→ **Data shown**
::::

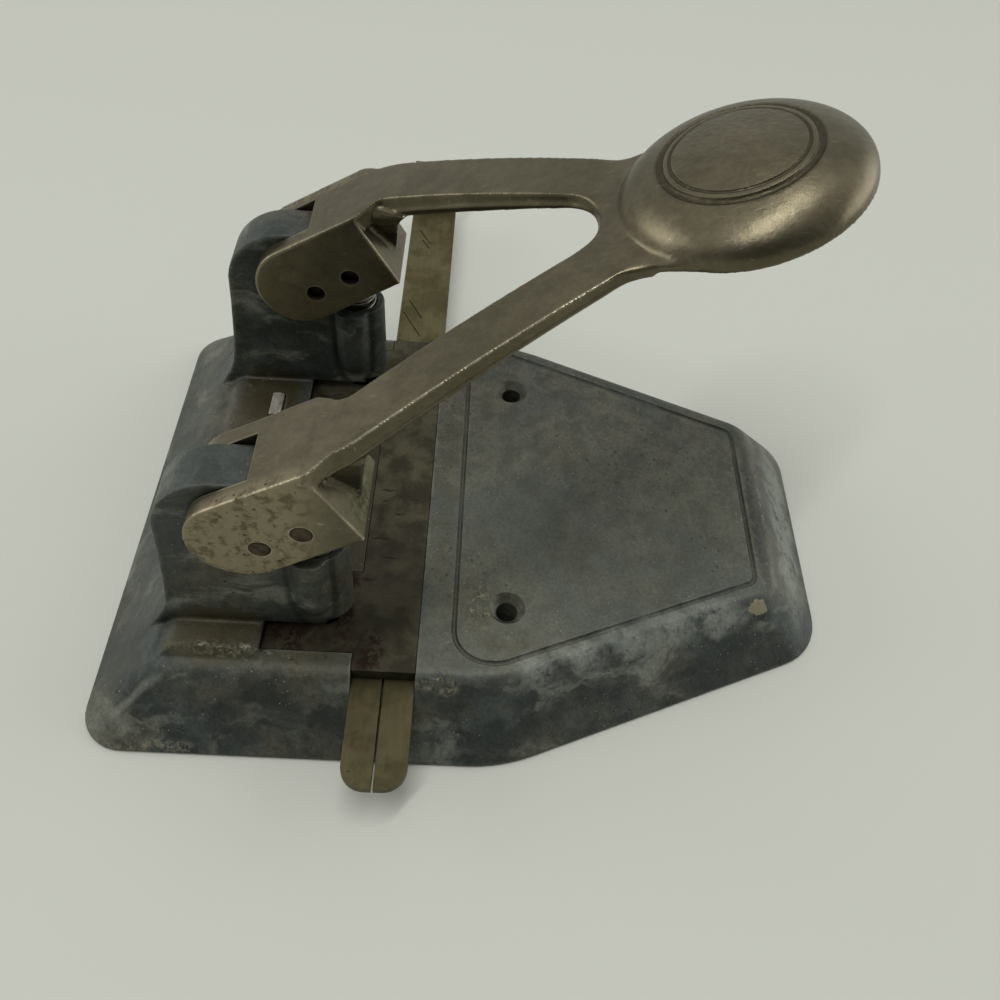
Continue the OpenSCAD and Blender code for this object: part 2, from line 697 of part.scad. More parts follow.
module punch_clip(side) {
    color(dark_colour) translate([side * half, 0, clip_z]) difference() {
        cylinder(r = washer_r - 0.4, h = clip_t);
        translate([0, 0, -eps]) cylinder(r = punch_r - clip_groove, h = 2 * clip_t);
        translate([-punch_r / 2, 0, -eps]) cube([punch_r, 2 * punch_d, 2 * clip_t]);
    }
}

// Coil swept with an eight-sided wire; the first and last turns are closed
wire_sides = 8;
turn_steps = 16;
closed_pitch = 1.05 * wire_d;
function coil_z(turn) = closed_pitch * (min(turn, 1) + max(turn - spring_turns + 1, 0))
    + (washer_z - floor_z - wire_d - 2 * closed_pitch) * min(max((turn - 1) / (spring_turns - 2), 0), 1);
module punch_spring(side) {
    rings = spring_turns * turn_steps;
    points = [for (i = [0:rings], k = [0:wire_sides - 1])
        let (a = 360 * i / turn_steps, w = 360 * k / wire_sides, r = spring_r + (cos(w) - 1) * wire_d / 2)
        [side * half + r * cos(a), r * sin(a),
            floor_z + wire_d / 2 + coil_z(i / turn_steps) + sin(w) * wire_d / 2]];
    faces = concat(
        [[for (k = [0:wire_sides - 1]) k]],
        [[for (k = [wire_sides - 1:-1:0]) rings * wire_sides + k]],
        [for (i = [0:rings - 1], k = [0:wire_sides - 1])
            [i * wire_sides + k, (i + 1) * wire_sides + k,
             (i + 1) * wire_sides + (k + 1) % wire_sides, i * wire_sides + (k + 1) % wire_sides]]);
    color(steel_colour) polyhedron(points, faces, convexity = 10);
}

// Plan of the sheet cover that closes the base from below
wall_run = max((base_w - deck_w) / 2, base_rear - deck_rear, nose_front - deck_front);
wall_lean = wall_run / (deck_h - wall - foot_lip);
cover_in = wall + cover_gap + wall_lean * (cover_rim - foot_lip);
cover_plan = inset(foot_plan, cover_in);

// Tongue at the front of the cover, with the gap g around it
tongue_l = 1.4;
module tongue(g, h) {
    translate([-tongue_w / 2 - g, -nose_front + wall + cover_gap - tongue_l - g, 0])
        cube([tongue_w + 2 * g, cover_in - wall - cover_gap + 2 * tongue_l + g, h]);
}

module bottom_cover() {
    color(bright_colour) difference() {
        union() {
            linear_extrude(cover_rim) polygon(rounded(cover_plan));
            tongue(0, cover_t);
        }
        translate([0, 0, cover_t]) linear_extrude(cover_rim) polygon(rounded(inset(cover_plan, cover_t)));
        at_desk_screws() translate([0, 0, -eps]) cylinder(d = screw_hole_d, h = 2 * cover_t);
        for (side = [left, right]) translate([side * catch_x, catch_y, -eps]) at_rivets()
            cylinder(d = rivet_d, h = 2 * cover_t);
    }
}

// A catch is a bent spring strip: foot on the cover, upright through the slot, hook over the ledge
catch_foot = 8;
rivet_spread = 4.4;
hook_z = throat_z + 0.4;
module at_rivets() {
    for (side = [left, right]) translate([side * rivet_spread / 2, -catch_foot / 2, 0]) children();
}
module catch_slot() {
    translate([-slot_long / 2, -1.3, cover_rim]) cube([slot_long, slot_wide, 2 * throat_z]);
}
module cover_catch(side) {
    color(bright_colour) translate([side * catch_x, catch_y, 0]) difference() {
        along_x(catch_w) polygon([[-catch_foot, cover_t], [catch_t, cover_t], [catch_t, hook_z],
            [catch_t + catch_hook, hook_z - 0.3], [catch_t + catch_hook, hook_z + catch_t - 0.3],
            [catch_t / 2, hook_z + catch_t], [0, hook_z + catch_t / 2], [0, cover_t + catch_t],
            [-catch_foot, cover_t + catch_t]]);
        at_rivets() cylinder(d = rivet_d, h = 4 * cover_t);
    }
}

module catch_rivets() {
    color(dark_colour) for (side = [left, right]) translate([side * catch_x, catch_y, 0]) at_rivets() {
        cylinder(d = rivet_d, h = cover_t + catch_t + eps);
        translate([0, 0, cover_t + catch_t]) cylinder(d1 = 1.6 * rivet_d, d2 = rivet_d, h = 0.8);
    }
}

base_casting();
die_plate();
die_plate_screws();
gauge_bar();
handle();
pivot_pin(left);  // pivot_pin_left
pivot_pin(right);  // pivot_pin_right
drive_pin(left);  // drive_pin_left
drive_pin(right);  // drive_pin_right
punch(left);  // punch_left
punch(right);  // punch_right
punch_spring(left);  // punch_spring_left
punch_spring(right);  // punch_spring_right
spring_washer(left);  // spring_washer_left
spring_washer(right);  // spring_washer_right
punch_clip(left);  // punch_clip_left
punch_clip(right);  // punch_clip_right
bottom_cover();
cover_catch(left);  // cover_catch_left
cover_catch(right);  // cover_catch_right
catch_rivets();
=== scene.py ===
from math import acos, atan2, copysign, cos, hypot, pi, radians, sin, sqrt, tan

import bmesh
import bpy
from mathutils import Matrix, Vector


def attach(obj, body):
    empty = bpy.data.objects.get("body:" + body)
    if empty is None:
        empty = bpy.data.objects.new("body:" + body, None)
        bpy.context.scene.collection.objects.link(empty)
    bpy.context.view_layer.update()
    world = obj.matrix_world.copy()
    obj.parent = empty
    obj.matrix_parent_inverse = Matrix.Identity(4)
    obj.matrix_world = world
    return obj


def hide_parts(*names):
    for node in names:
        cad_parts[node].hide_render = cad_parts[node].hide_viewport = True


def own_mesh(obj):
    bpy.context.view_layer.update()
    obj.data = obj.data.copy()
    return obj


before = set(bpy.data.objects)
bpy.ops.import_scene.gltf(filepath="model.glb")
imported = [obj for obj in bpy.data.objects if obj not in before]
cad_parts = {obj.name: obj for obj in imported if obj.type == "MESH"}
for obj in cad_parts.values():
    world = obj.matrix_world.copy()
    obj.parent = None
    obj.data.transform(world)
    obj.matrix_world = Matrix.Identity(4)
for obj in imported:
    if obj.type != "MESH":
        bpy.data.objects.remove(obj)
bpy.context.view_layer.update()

# Base casting. One hollow die-casting in zinc with a sloping skirt, a flat deck, the ledge that the
# paper stops against and two towers with their spring housings. The casting is left bare, so it has
# gone blue-grey and blotchy; the seat of the die plate, the bores and the screw holes are machined.
MM = 0.001
HALF = 69.85 / 2
FOOT_W, FOOT_REAR, FOOT_FRONT, FOOT_NOSE, FOOT_R = 122.8, 47.4, 108.1, 61.2, (9, 35, 13)
DECK_W, DECK_REAR, DECK_FRONT, DECK_NOSE, DECK_R = 98, 33.5, 95, 49, (3, 35, 6)
SHOULDER_Y = -37.5
DECK_Z = 14.6
THROAT_Z = 16.8
THROAT_Y = 11.7
WALL = 2.6
TOWER_W = 10
TOWER_TOP = 59
BOSS_TOP = 39
CHAMBER_R = 4.65
PUNCH_R = 3.5
PIVOT = (7.7, 47.2)
PIN_R = 1.9
PLATE_REAR, PLATE_W, PLATE_L, PLATE_T = -6.8, 12.7, 97.4, 3
TAB_W = 19.6
BAR_Y, BAR_W, BAR_T = -13.15, 12.7, 1.5
BAR_Z = DECK_Z - PLATE_T - BAR_T - 0.1
DESK_SCREW = (32.25, -37.5)
CATCH_X, CATCH_Y = 20.6, 17.6
BULGE, BULGE_Y, BULGE_Z = (7.1, 4.1, 10.8), 0.9, 27.5


def only(*objects):
    """Selects these objects and nothing else; the first one is active."""
    bpy.ops.object.select_all(action="DESELECT")
    for piece in objects:
        piece.select_set(True)
    bpy.context.view_layer.objects.active = objects[0]


def settle(piece):
    """Applies a piece's place, turn and size to its mesh."""
    only(piece)
    bpy.ops.object.transform_apply(location=True, rotation=True, scale=True)
    return piece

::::

→ **Exercise**
Please print exactly, and only, the lines from the line with "base_casting();" to the line with "imported = [obj", both included.

→ **Solution**
base_casting();
die_plate();
die_plate_screws();
gauge_bar();
handle();
pivot_pin(left);  // pivot_pin_left
pivot_pin(right);  // pivot_pin_right
drive_pin(left);  // drive_pin_left
drive_pin(right);  // drive_pin_right
punch(left);  // punch_left
punch(right);  // punch_right
punch_spring(left);  // punch_spring_left
punch_spring(right);  // punch_spring_right
spring_washer(left);  // spring_washer_left
spring_washer(right);  // spring_washer_right
punch_clip(left);  // punch_clip_left
punch_clip(right);  // punch_clip_right
bottom_cover();
cover_catch(left);  // cover_catch_left
cover_catch(right);  // cover_catch_right
catch_rivets();
=== scene.py ===
from math import acos, atan2, copysign, cos, hypot, pi, radians, sin, sqrt, tan

import bmesh
import bpy
from mathutils import Matrix, Vector


def attach(obj, body):
    empty = bpy.data.objects.get("body:" + body)
    if empty is None:
        empty = bpy.data.objects.new("body:" + body, None)
        bpy.context.scene.collection.objects.link(empty)
    bpy.context.view_layer.update()
    world = obj.matrix_world.copy()
    obj.parent = empty
    obj.matrix_parent_inverse = Matrix.Identity(4)
    obj.matrix_world = world
    return obj


def hide_parts(*names):
    for node in names:
        cad_parts[node].hide_render = cad_parts[node].hide_viewport = True


def own_mesh(obj):
    bpy.context.view_layer.update()
    obj.data = obj.data.copy()
    return obj


before = set(bpy.data.objects)
bpy.ops.import_scene.gltf(filepath="model.glb")
imported = [obj for obj in bpy.data.objects if obj not in before]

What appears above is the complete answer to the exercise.